Given exercise>
Extract exactly those lines that lie between the start of the material and the line with "NECK_RING_START = 5.3 * MM", including both boundary lines and no others.

Dataset section>
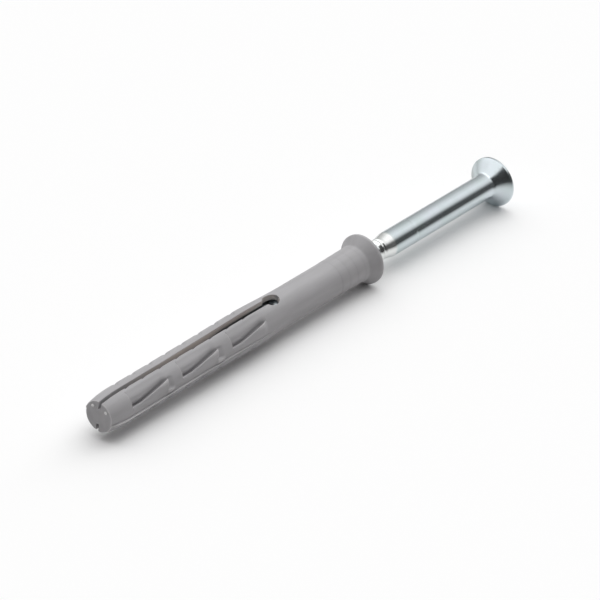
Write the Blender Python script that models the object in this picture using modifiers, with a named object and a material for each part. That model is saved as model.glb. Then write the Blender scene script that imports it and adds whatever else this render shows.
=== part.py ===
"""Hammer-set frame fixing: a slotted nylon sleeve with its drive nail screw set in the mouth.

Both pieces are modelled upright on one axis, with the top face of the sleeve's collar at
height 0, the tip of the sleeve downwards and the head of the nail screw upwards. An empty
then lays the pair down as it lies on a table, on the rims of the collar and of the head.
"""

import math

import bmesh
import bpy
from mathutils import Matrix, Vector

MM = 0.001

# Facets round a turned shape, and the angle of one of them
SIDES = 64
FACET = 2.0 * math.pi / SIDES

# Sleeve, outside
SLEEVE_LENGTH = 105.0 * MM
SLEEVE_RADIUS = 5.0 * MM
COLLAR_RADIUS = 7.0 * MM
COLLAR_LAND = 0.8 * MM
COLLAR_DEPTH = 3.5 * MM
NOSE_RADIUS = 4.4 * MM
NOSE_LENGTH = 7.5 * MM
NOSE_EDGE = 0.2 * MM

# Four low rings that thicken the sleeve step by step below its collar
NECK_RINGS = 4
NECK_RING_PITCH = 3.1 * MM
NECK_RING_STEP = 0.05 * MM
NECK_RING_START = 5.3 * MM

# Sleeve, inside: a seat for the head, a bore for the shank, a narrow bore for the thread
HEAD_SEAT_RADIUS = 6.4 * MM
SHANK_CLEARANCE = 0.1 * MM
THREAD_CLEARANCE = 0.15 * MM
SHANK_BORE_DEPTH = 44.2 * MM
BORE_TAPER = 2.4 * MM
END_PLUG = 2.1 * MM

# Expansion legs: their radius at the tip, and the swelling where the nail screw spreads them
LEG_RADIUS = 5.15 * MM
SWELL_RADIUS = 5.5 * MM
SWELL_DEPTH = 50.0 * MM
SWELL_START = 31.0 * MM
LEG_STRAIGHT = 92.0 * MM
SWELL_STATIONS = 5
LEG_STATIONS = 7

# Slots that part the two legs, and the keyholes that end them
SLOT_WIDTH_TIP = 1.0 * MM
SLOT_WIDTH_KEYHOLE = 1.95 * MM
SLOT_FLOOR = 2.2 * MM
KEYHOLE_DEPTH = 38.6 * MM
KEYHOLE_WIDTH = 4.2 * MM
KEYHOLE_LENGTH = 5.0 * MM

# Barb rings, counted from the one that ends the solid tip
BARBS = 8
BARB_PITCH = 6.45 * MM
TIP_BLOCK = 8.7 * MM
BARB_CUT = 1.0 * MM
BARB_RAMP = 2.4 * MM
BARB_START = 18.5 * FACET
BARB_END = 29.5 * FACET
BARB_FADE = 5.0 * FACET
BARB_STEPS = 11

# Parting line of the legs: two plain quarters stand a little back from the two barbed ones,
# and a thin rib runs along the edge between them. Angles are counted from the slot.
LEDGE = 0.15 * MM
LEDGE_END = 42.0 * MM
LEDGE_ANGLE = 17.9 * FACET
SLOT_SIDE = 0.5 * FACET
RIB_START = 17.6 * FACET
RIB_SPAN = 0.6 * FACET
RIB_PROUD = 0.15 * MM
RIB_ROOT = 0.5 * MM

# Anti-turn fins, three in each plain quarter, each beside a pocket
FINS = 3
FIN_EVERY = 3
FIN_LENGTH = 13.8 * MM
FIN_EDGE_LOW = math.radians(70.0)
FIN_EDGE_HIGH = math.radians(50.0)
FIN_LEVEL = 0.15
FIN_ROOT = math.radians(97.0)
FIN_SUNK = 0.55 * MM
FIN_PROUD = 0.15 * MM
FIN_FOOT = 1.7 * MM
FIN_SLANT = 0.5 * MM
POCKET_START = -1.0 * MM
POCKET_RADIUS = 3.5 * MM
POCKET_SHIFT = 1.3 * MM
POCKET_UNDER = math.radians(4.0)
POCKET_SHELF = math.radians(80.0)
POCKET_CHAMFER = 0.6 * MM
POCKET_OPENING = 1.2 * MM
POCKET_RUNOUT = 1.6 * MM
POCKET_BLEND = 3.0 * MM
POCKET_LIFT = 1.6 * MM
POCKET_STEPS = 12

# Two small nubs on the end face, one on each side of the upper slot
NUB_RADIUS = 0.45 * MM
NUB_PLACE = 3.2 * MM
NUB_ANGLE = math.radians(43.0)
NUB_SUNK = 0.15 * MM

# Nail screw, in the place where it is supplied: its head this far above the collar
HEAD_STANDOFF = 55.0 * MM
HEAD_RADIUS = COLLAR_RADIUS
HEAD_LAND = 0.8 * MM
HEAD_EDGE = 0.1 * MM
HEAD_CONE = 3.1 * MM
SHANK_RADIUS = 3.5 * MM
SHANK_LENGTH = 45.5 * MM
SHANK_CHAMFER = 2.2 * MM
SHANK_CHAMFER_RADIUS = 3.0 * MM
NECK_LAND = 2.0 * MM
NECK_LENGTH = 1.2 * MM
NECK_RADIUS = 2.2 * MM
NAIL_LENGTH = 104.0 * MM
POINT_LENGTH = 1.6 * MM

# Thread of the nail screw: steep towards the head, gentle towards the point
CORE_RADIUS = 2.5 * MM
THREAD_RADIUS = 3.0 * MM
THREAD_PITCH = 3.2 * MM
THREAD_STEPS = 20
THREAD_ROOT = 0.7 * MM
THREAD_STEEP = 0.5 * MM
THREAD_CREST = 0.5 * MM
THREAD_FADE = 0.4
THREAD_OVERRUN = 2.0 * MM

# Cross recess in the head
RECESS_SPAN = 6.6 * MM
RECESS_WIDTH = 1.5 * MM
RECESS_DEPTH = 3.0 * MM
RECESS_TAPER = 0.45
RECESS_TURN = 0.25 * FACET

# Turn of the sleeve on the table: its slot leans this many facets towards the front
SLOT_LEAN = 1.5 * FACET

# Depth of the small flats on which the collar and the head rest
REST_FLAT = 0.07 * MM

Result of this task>
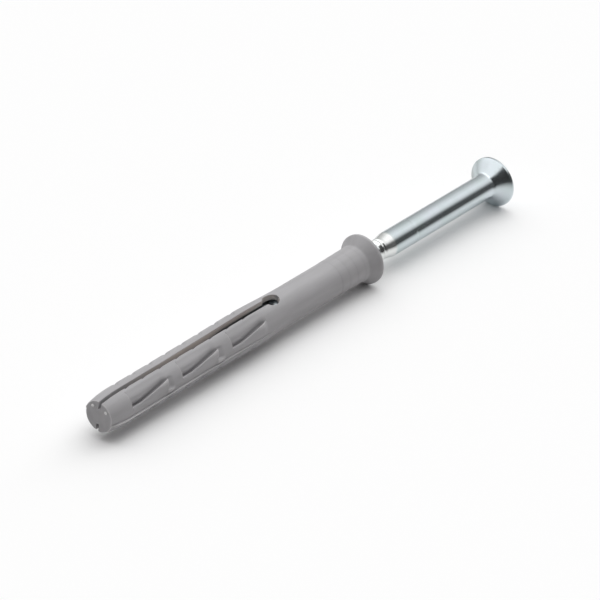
Write the Blender Python script that models the object in this picture using modifiers, with a named object and a material for each part. That model is saved as model.glb. Then write the Blender scene script that imports it and adds whatever else this render shows.
=== part.py ===
"""Hammer-set frame fixing: a slotted nylon sleeve with its drive nail screw set in the mouth.

Both pieces are modelled upright on one axis, with the top face of the sleeve's collar at
height 0, the tip of the sleeve downwards and the head of the nail screw upwards. An empty
then lays the pair down as it lies on a table, on the rims of the collar and of the head.
"""

import math

import bmesh
import bpy
from mathutils import Matrix, Vector

MM = 0.001

# Facets round a turned shape, and the angle of one of them
SIDES = 64
FACET = 2.0 * math.pi / SIDES

# Sleeve, outside
SLEEVE_LENGTH = 105.0 * MM
SLEEVE_RADIUS = 5.0 * MM
COLLAR_RADIUS = 7.0 * MM
COLLAR_LAND = 0.8 * MM
COLLAR_DEPTH = 3.5 * MM
NOSE_RADIUS = 4.4 * MM
NOSE_LENGTH = 7.5 * MM
NOSE_EDGE = 0.2 * MM

# Four low rings that thicken the sleeve step by step below its collar
NECK_RINGS = 4
NECK_RING_PITCH = 3.1 * MM
NECK_RING_STEP = 0.05 * MM
NECK_RING_START = 5.3 * MM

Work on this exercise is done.